┌─ THE RECORDS

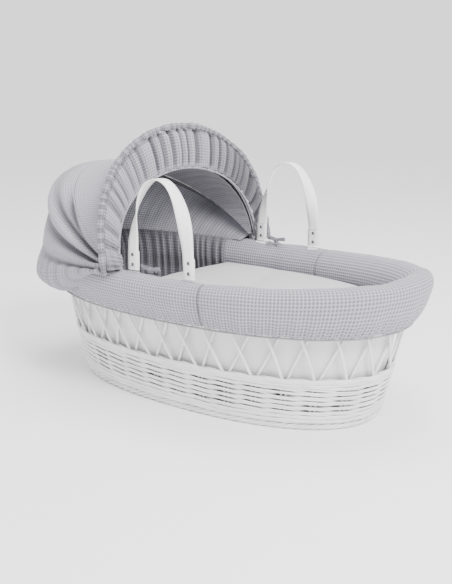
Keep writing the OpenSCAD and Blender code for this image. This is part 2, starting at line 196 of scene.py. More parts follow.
class Shape:
    """Gathers closed surfaces, with a painted shade value (1 for none, lower is darker) and a cloth position
    at each point, and makes one object.
    """

    def __init__(self):
        self.v, self.q, self.t, self.tone, self.cloth = [], [], [], [], []
        self.n = 0

    def add(self, verts, quads, tris=None, tone=None, cloth=None):
        verts = np.asarray(verts, float).reshape(-1, 3)
        quads = np.asarray(quads, int).reshape(-1, 4)
        tris = np.zeros((0, 3), int) if tris is None else np.asarray(tris, int).reshape(-1, 3)
        a, b, c, d = (verts[quads[:, k]] for k in range(4))
        volume = np.einsum("ij,ij->i", a, np.cross(b, c) + np.cross(c, d)).sum()
        a, b, c = (verts[tris[:, k]] for k in range(3))
        volume += np.einsum("ij,ij->i", a, np.cross(b, c)).sum()
        if volume < 0:
            quads, tris = quads[:, ::-1], tris[:, ::-1]
        self.v.append(verts)
        self.q.append(quads + self.n)
        self.t.append(tris + self.n)
        self.tone.append(np.ones(len(verts)) if tone is None else np.asarray(tone, float).ravel())
        self.cloth.append(np.zeros((len(verts), 2)) if cloth is None
                          else np.asarray(cloth, float).reshape(-1, 2))
        self.n += len(verts)

    def build(self, name, material, body, nodes=()):
        v = np.concatenate(self.v)
        q, t = np.concatenate(self.q), np.concatenate(self.t)
        me = bpy.data.meshes.new(name)
        me.vertices.add(len(v))
        me.vertices.foreach_set("co", v.astype(np.float32).ravel())
        me.loops.add(q.size + t.size)
        me.loops.foreach_set("vertex_index", np.concatenate([q.ravel(), t.ravel()]).astype(np.int32))
        me.polygons.add(len(q) + len(t))
        starts = np.concatenate([np.arange(len(q)) * 4, q.size + np.arange(len(t)) * 3])
        me.polygons.foreach_set("loop_start", starts.astype(np.int32))
        me.update(calc_edges=True)
        me.validate()
        me.polygons.foreach_set("use_smooth", np.ones(len(me.polygons), bool))
        tone = me.attributes.new("tone", "FLOAT", "POINT")
        tone.data.foreach_set("value", np.concatenate(self.tone).astype(np.float32))
        cloth = me.attributes.new("cloth", "FLOAT_VECTOR", "POINT")
        uv = np.concatenate(self.cloth)
        uvw = np.column_stack([uv, np.zeros(len(uv))])
        cloth.data.foreach_set("vector", uvw.astype(np.float32).ravel())
        me.materials.append(material)
        obj = bpy.data.objects.new(name, me)
        bpy.context.collection.objects.link(obj)
        if body:
            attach(obj, body)
        if nodes:
            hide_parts(*nodes)
        return obj


def grid_quads(n, m, wrap_n=False, wrap_m=False):
    i = np.arange(n if wrap_n else n - 1)[:, None]
    j = np.arange(m if wrap_m else m - 1)[None, :]
    i2, j2 = (i + 1) % n, (j + 1) % m
    return np.stack([i * m + j, i2 * m + j, i2 * m + j2, i * m + j2], -1).reshape(-1, 4)


def fan(loop, centre, flip=False):
    nxt = np.roll(loop, -1)
    tris = np.stack([loop, nxt, np.full(len(loop), centre)], -1)
    return tris[:, ::-1] if flip else tris


def end_caps(n, m):
    """Triangles that close the first and last of n rings of m points, round two points added after them."""
    base = np.arange(m)
    return np.concatenate([fan(base, n * m, True), fan(base + (n - 1) * m, n * m + 1)])


def grid(*parts):
    """Coordinates of the same or matching shapes as one grid of points."""
    return np.stack(np.broadcast_arrays(*parts), -1)


def run_length(path):
    """Distance along a path at each of its points."""
    return np.concatenate([[0], np.cumsum(np.linalg.norm(np.diff(path, axis=0), axis=1))])


def spline(a, b, c, d, f):
    """The smooth line between b and c, where a comes before them and d after."""
    return 0.5 * (2 * b + (c - a) * f + (2 * a - 5 * b + 4 * c - d) * f ** 2
                  + (3 * b - a - 3 * c + d) * f ** 3)


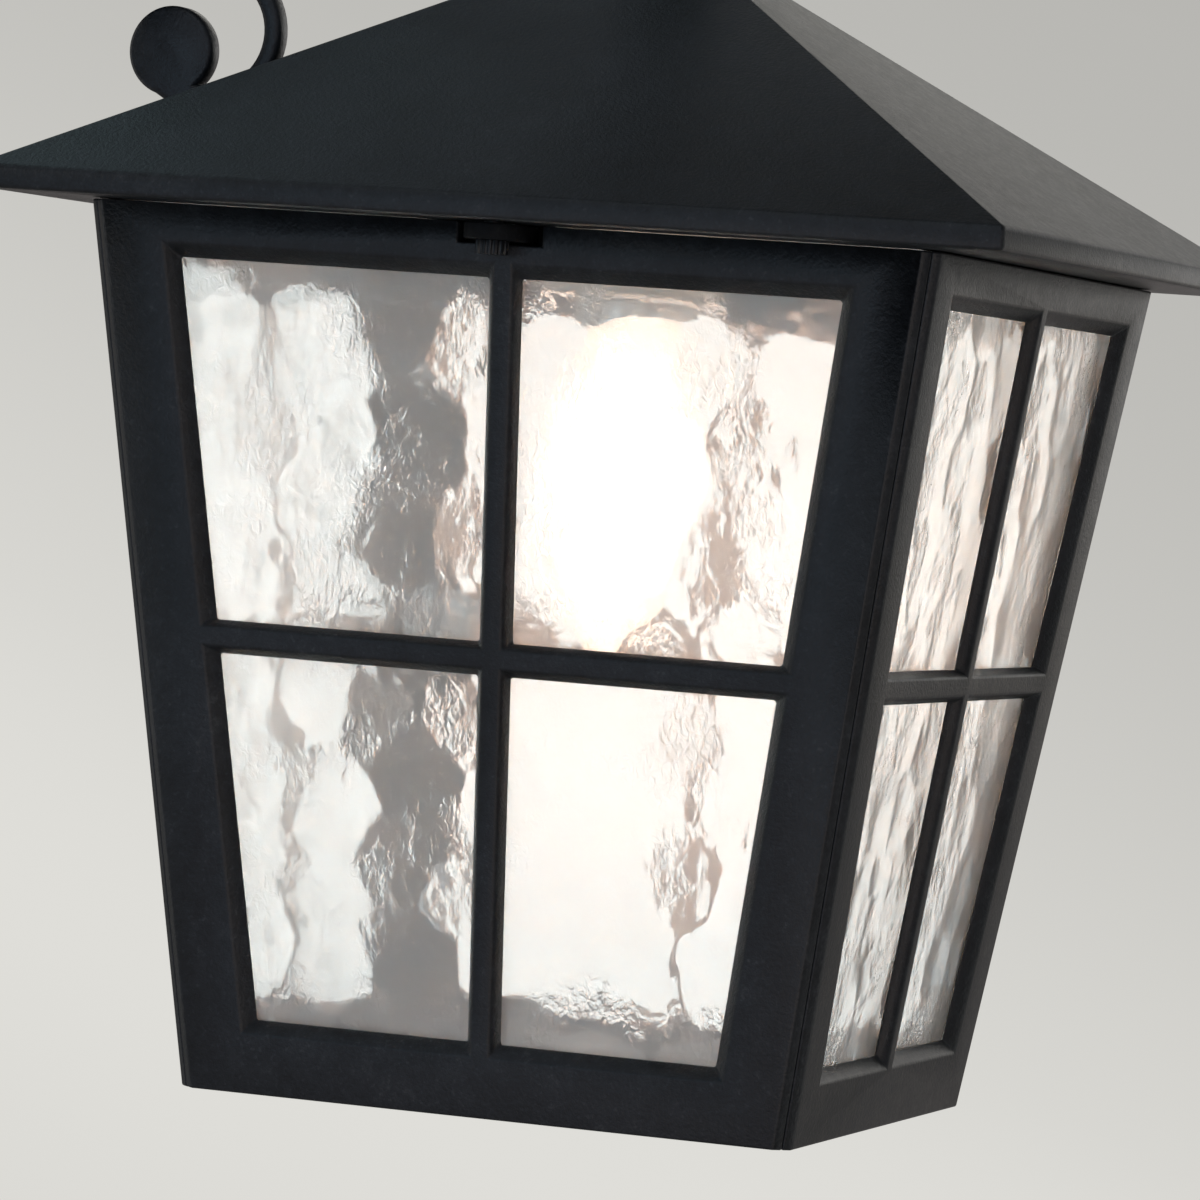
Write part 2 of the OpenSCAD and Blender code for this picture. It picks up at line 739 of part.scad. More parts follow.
// Clips that hold the glass: each lies on the inner face of a stile and laps the glass
clip_w = 12;
clip_t = 1.2;
clip_land = stile_w - glass_lap - frame_t;
function clip_heights() = [glass_top_z - 22, bar_z, glass_foot_z + 18];
clip_inset = clip_land - 2.5;
function clip_place(z) = half_at(z) - frame_t - clip_inset;

module glass_clips(side) {
    clip_l = clip_land - clip_inset + glass_lap / 2;
    color("silver") on_side(side) for (s = [-1, 1], z = clip_heights()) difference() {
        on_inner_face(s * clip_place(z), z)
            translate([s > 0 ? -clip_l : -3, hair, -clip_w / 2]) cube([clip_l + 3, clip_t, clip_w]);
        inner_hole(s * clip_place(z), z, m3_hole, over, clip_t + over);
    }
}

module clip_screws() {
    color("silver") for (side = TURN) on_side(side[0]) for (s = [-1, 1], z = clip_heights())
        inner_screw(s * clip_place(z), z, 2 * hair + clip_t, 4.8, 1.6);
}

// Angle brackets inside the corners at the top, screwed to both frames
bracket_z = -14;
bracket_l = 9.5;
bracket_h = 9;
bracket_t = 1.6;
bracket_screw = 5.7;

module corner_holes(d, depth, height) {
    for (s = [-1, 1])
        inner_hole(s * (half_at(bracket_z) - frame_t - bracket_screw), bracket_z, d, depth, height);
}

module corner_brackets() {
    corner = half_at(bracket_z) - frame_t;
    color("silver") lantern() for (a = [0 : 90 : 270]) rotate([0, 0, a]) difference() {
        intersection() {
            cage_block(bracket_z - bracket_h / 2, bracket_z + bracket_h / 2, frame_t + level(hair));
            translate([corner - bracket_l, corner - bracket_l, bracket_z - bracket_h])
                cube([2 * bracket_l, 2 * bracket_l, 2 * bracket_h]);
        }
        cage_block(bracket_z - bracket_h, bracket_z + bracket_h, frame_t + level(hair + bracket_t));
        for (side = TURN) rotate([0, 0, side[1]]) corner_holes(m3_hole, over, bracket_t + over);
    }
}

module corner_screws() {
    color("silver") for (side = TURN) on_side(side[0]) for (s = [-1, 1])
        inner_screw(s * (half_at(bracket_z) - frame_t - bracket_screw), bracket_z, 2 * hair + bracket_t, 4.6, 1.4);
}

// Base tray: a pan inside the foot of the cage, screwed to each side frame
base_screw_z = glass_foot_z - glass_lap - base_web - m3 / 2;
base_low = base_screw_z - m3_head / 2 - seat_gap - base_t;
base_screw_s = 32;
base_rim_t = 2;

module base_holes(d, depth, height) {
    for (s = [-1, 1]) inner_hole(s * base_screw_s, base_screw_z, d, depth, height);
}

module base_tray() {
    drain_place = 40;
    color("#20262a") lantern() difference() {
        cage_block(base_low, base_low + base_rim_h, frame_t + level(hair));
        cage_block(base_low + base_t, base_low + base_rim_h + over, frame_t + level(hair + base_rim_t));
        for (side = TURN) rotate([0, 0, side[1]]) base_holes(m3_hole, over, base_rim_t + over);
        for (x = [-1, 1], y = [-1, 1]) translate([x * drain_place, y * drain_place, base_low - over])
            cylinder(d = drain_d, h = base_t + 2 * over);
    }
}

module base_screws() {
    color("silver") for (side = TURN) on_side(side[0]) for (s = [-1, 1])
        inner_screw(s * base_screw_s, base_screw_z, 2 * hair + base_rim_t, m3_head, m3_head_h);
}

// Catches: a T-shaped tab inside the top rail reaches out through the slot, and a thumb screw
// goes up through its round end into the roof

module clamp_tab(side) {
    shift = side == "left" ? -catch_shift : catch_shift;
    inner = half_at(tab_top - tab_bar_h) - frame_t - seat_gap;
    color("#1d2329") on_side(side) difference() {
        union() {
            translate([shift - tab_w / 2, -catch_reach, tab_top - tab_t]) cube([tab_w, catch_reach - inner + 1, tab_t]);
            translate([shift, -catch_reach, tab_top - tab_t]) cylinder(d = tab_w, h = tab_t);
            translate([shift - tab_bar_l / 2, -inner, tab_top - tab_bar_h]) cube([tab_bar_l, tab_bar_t, tab_bar_h]);
        }
        translate([shift, -catch_reach, tab_top - tab_t - over])
            cylinder(d = thumb_d + 2 * running_gap, h = tab_t + 2 * over);
        for (s = [-1, 1]) translate([shift + s * tab_screw_s, -inner - over, tab_screw_z])
            rotate([-90, 0, 0]) cylinder(d = m3_hole, h = tab_bar_t + 2 * over);
    }
}

module tab_screws() {
    color("silver") for (side = ["left", "right"]) on_side(side) {
        shift = side == "left" ? -catch_shift : catch_shift;
        inner = half_at(tab_top - tab_bar_h) - frame_t - seat_gap;
        for (s = [-1, 1]) translate([shift + s * tab_screw_s, -inner + tab_bar_t, tab_screw_z])
            rotate([-90, 0, 0]) pan_screw(m3_shank, m3_head - 0.3, 1.6, tab_bar_t + 3);
    }
}

module thumb_screw(side) {
    shift = side == "left" ? -catch_shift : catch_shift;
    flutes = 16;
    head_top = tab_top - tab_t - 0.1;
    color("#2a2d30") on_side(side) translate([shift, -catch_reach, 0]) difference() {
        union() {
            translate([0, 0, head_top - thumb_head_h]) cylinder(d = thumb_head_d, h = thumb_head_h);
            translate([0, 0, head_top - 0.01]) cylinder(d = thumb_d, h = boss_h - 2 - head_top);
        }
        for (i = [0 : flutes - 1]) rotate([0, 0, i * 360 / flutes])
            translate([thumb_head_d / 2 + 0.2, 0, head_top - thumb_head_h - over]) cylinder(r = 0.5, h = thumb_head_h + 2 * over);
        translate([-thumb_head_d, -0.5, head_top - thumb_head_h - over]) cube([2 * thumb_head_d, 1, over + 1]);
    }
}

// Lamp

// Half width of the lamp's glass along its length, from the cap down to the tip
function bulb_radius(t) = let(belly = 0.34, neck = 8.5, r = bulb_d / 2)
    t < belly ? neck + (r - neck) * (0.5 - 0.5 * cos(180 * t / belly))
              : r * pow(cos(90 * pow((t - belly) / (1 - belly), 1.25)), 0.62);

module lamp_glass() {
    steps = 22;
    top = lamp_top_h - cap_l;
    color("lightyellow") lantern() rotate_extrude()
        polygon(concat([[0, top]], [for (i = [0 : steps - 1]) [bulb_radius(i / steps), top - bulb_l * i / steps]],
            [[0, top - bulb_l]]));
}

module lamp_cap() {
    rib_pitch = 3.6;
    color("silver") lantern() {
        difference() {
            translate([0, 0, lamp_top_h - cap_l]) cylinder(d = cap_d, h = cap_l - 5);
            for (i = [0 : 3]) translate([0, 0, lamp_top_h - 7.5 - i * rib_pitch])
                rotate_extrude() translate([cap_d / 2, 0]) circle(r = 0.7, $fn = 24);
        }
        translate([0, 0, lamp_top_h - 5.01]) cylinder(d1 = cap_d - 3, d2 = 16, h = 4.01);
    }
}

module lamp_contact() {
    color("dimgray") lantern() {
        translate([0, 0, lamp_top_h - 1]) cylinder(d = 13, h = 1.01);
        translate([0, 0, lamp_top_h]) cylinder(d = 8, h = 1.4);
    }
}

wall_gasket();
back_plate();
terminal_block();
terminal_screws();
earth_screw();
arm_tube();
arm_ferrule();
arm_lock_nut();
arm_wiring();
scroll_bar();
scroll_screws();
roof();
roof_collar();
roof_seal();
hanger_tube();
roof_lock_nut();
holder_cap();
holder_body();
holder_sleeve();
holder_contact();
side_frame("left");  // side_frame_left
side_frame("front");  // side_frame_front
side_frame("right");  // side_frame_right
side_frame("back");  // side_frame_back
glass("left");  // glass_left
glass("front");  // glass_front
glass("right");  // glass_right
glass("back");  // glass_back
glass_clips("left");  // glass_clips_left
glass_clips("front");  // glass_clips_front
glass_clips("right");  // glass_clips_right
glass_clips("back");  // glass_clips_back
clip_screws();
corner_brackets();
corner_screws();
base_tray();
base_screws();
clamp_tab("left");  // clamp_tab_left
clamp_tab("right");  // clamp_tab_right
tab_screws();
thumb_screw("left");  // thumb_screw_left
thumb_screw("right");  // thumb_screw_right
lamp_cap();
lamp_contact();
lamp_glass();
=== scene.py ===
"""Looks of a square tapered wall lantern with rippled glass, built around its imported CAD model.

The lantern hangs from an arm on the wall plane y = 0 and stands out along -Y. The photograph looks at its
left side, so the camera stands at -X. Everything is in metres.
"""
import math

import bmesh
import bpy
import numpy as np
from mathutils import Matrix, Vector, noise


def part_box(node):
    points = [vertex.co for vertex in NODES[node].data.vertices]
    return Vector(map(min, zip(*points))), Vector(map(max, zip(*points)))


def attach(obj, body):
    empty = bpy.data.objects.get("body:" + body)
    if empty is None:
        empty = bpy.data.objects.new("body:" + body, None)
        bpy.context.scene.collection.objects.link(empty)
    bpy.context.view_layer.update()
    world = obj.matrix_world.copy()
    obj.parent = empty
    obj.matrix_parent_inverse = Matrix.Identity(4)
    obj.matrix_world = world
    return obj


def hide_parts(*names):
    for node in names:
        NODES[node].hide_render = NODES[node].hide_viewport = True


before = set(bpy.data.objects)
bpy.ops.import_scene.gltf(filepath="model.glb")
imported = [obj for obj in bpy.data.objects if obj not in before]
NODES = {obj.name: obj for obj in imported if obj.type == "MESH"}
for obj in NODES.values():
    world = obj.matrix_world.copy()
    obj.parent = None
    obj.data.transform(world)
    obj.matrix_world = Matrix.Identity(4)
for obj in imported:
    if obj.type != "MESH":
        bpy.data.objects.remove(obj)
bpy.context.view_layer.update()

# The lantern's own axis, and the point on it that the lights face
AXIS = Vector((0.0, -0.145, 0.0))
LIT_POINT = AXIS + Vector((0, 0, -0.15))

# The camera. The focal length is in pixels of a frame FRAME_PX wide
CAMERA_PLACE = Vector((-1.4573, -0.6191, -0.1453))
CAMERA_TARGET = Vector((0.0, -0.1400, -0.1808))
CAMERA_ROLL = math.radians(4.217)
CAMERA_SHIFT = (0.0040, -0.0003)
FOCAL_PX = 6765.0
FRAME_PX = 1200.0
SENSOR_MM = 36.0

# The black coat's colours, from its dark hollows to its pale flecks
COAT_SHADES = [
    (0.38, (0.0035, 0.0048, 0.0066)),
    (0.50, (0.0085, 0.0112, 0.0152)),
    (0.58, (0.0150, 0.0185, 0.0245)),
    (0.68, (0.0340, 0.0380, 0.0450)),
]

# The lamp's glow from neck to tip, its strength in the frosted glass and in the core, the core's half sizes as
# shares of the glass's size, and the light that the lamp throws
LAMP_GLOW = [
    (0.0, (1.0, 0.64, 0.43)),
    (0.16, (1.0, 0.73, 0.55)),
    (0.45, (1.0, 0.80, 0.66)),
    (0.8, (1.0, 0.75, 0.58)),
    (1.0, (0.9, 0.58, 0.41)),
]
FROST_GLOW = 0.35
CORE_GLOW = 3.4
CORE_SHARES = (0.30, 0.30, 0.39)
LAMP_WATTS = 1.7
LAMP_COLOUR = (1.0, 0.63, 0.44)
LAMP_RADIUS = 0.015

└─

• [YOUR OBJECTIVE]: Where a line of the records above holds the word "link", copy that line.

• [OUTPUT FOR THIS TASK]:
        bpy.context.collection.objects.link(obj)
        bpy.context.scene.collection.objects.link(empty)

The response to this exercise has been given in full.